Application of an Electromagnetic Analogy in the Simulation of a Problem in Classical Hydrodynamics

J. Russell[1]
[1]Florida Institute of Technology, USA
Published in 2019

The present author’s specialty is Aerodynamics, a field in which problems in unbounded fluid domains are common. The COMSOL Multiphysics® simulation software's support of Infinite Elements is attractive as a tool for addressing such problems. Be that as it may, neither the COMSOL Multiphysics® core package nor the CFD Module supports the use of Infinite Elements. On the bright side, there are many practical situations in which it makes sense to suppose that the fluid velocity is a solenoidal vector field, the gravitational field is uniform in space and constant in time, the effects of viscosity are unimportant and the curl of the velocity field—i.e. the vorticity—is nonzero only in a bounded subdomain. In such situations there is an analogy between the equations that relate, on the one hand, the magnetic flux density vector, the magnetic vector potential, and the electric current density and, on the other hand, the equations that relate the fluid velocity vector, the velocity vector potential, and the vorticity, respectively.

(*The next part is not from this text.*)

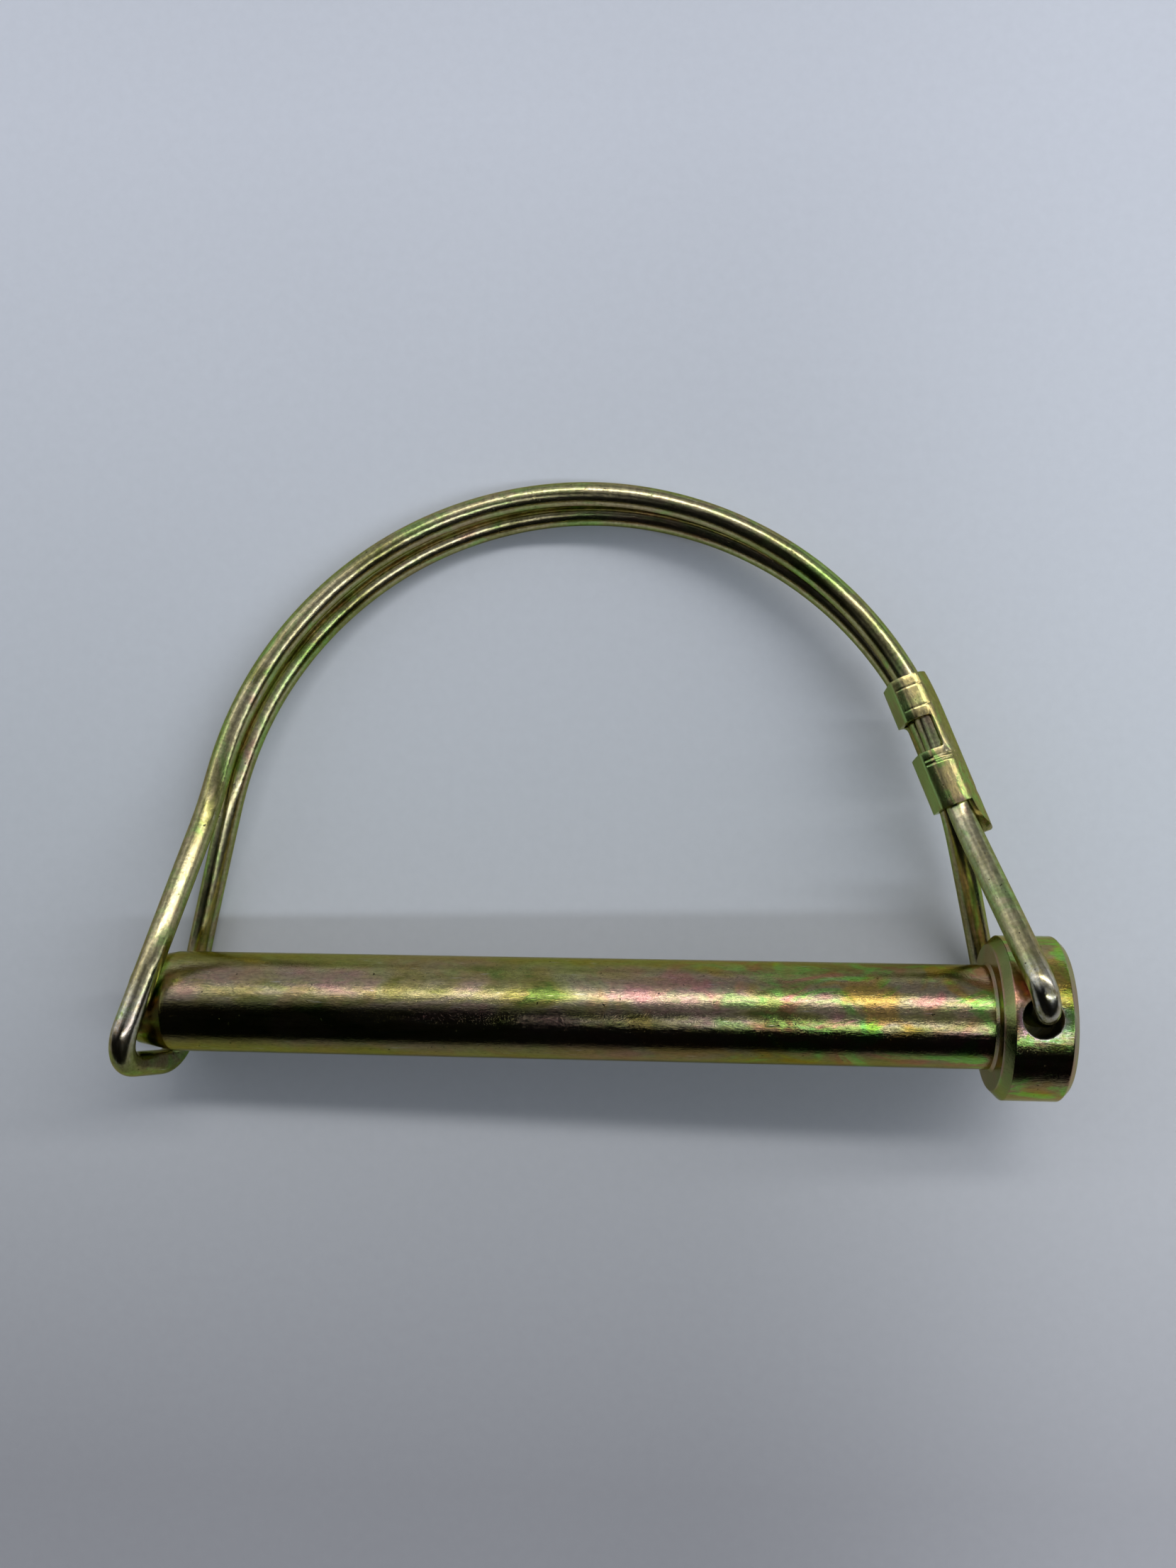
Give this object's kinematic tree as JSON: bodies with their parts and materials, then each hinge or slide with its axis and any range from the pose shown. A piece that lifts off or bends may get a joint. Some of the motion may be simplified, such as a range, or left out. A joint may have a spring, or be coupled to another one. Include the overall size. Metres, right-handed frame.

Sir Horace Lamb solved a problem in classical Hydrodynamics in which the motion is independent of time, vorticity is nonzero only in the interior of an impermeable cylinder, the fluid exterior to the cylinder is in irrotational motion (i.e. has zero vorticity), and in which the exterior motion tends asymptotically to a uniform stream. The present simulation models the exterior fluid motion by simulating its electromagnetic analog, specifically by means of the Magnetic Fields physics interface in the AC/DC Module. The magnetic potential in that subdomain satisfies Laplace’s equation. In the interior, by contrast, the relevant partial differential equation is the Helmholtz equation. One may reduce the latter equation to a pair of ordinary differential equations by the method of separation of variables. The ordinary differential equation for the corresponding radial function is homogeneous and subject to homogeneous boundary conditions at two points. A nontrivial solution is possible only for a special value of an adjustable parameter, i.e. an eigenvalue. The present simulation solves this two-boundary value problem by means of a one-dimensional simulation of the Helmholtz equation in combination with the Optimization Module to determine the eigenvalue. With modest mesh refinement the COMSOL Multiphysics® results replicates those of Lamb’s analytic solution accurately.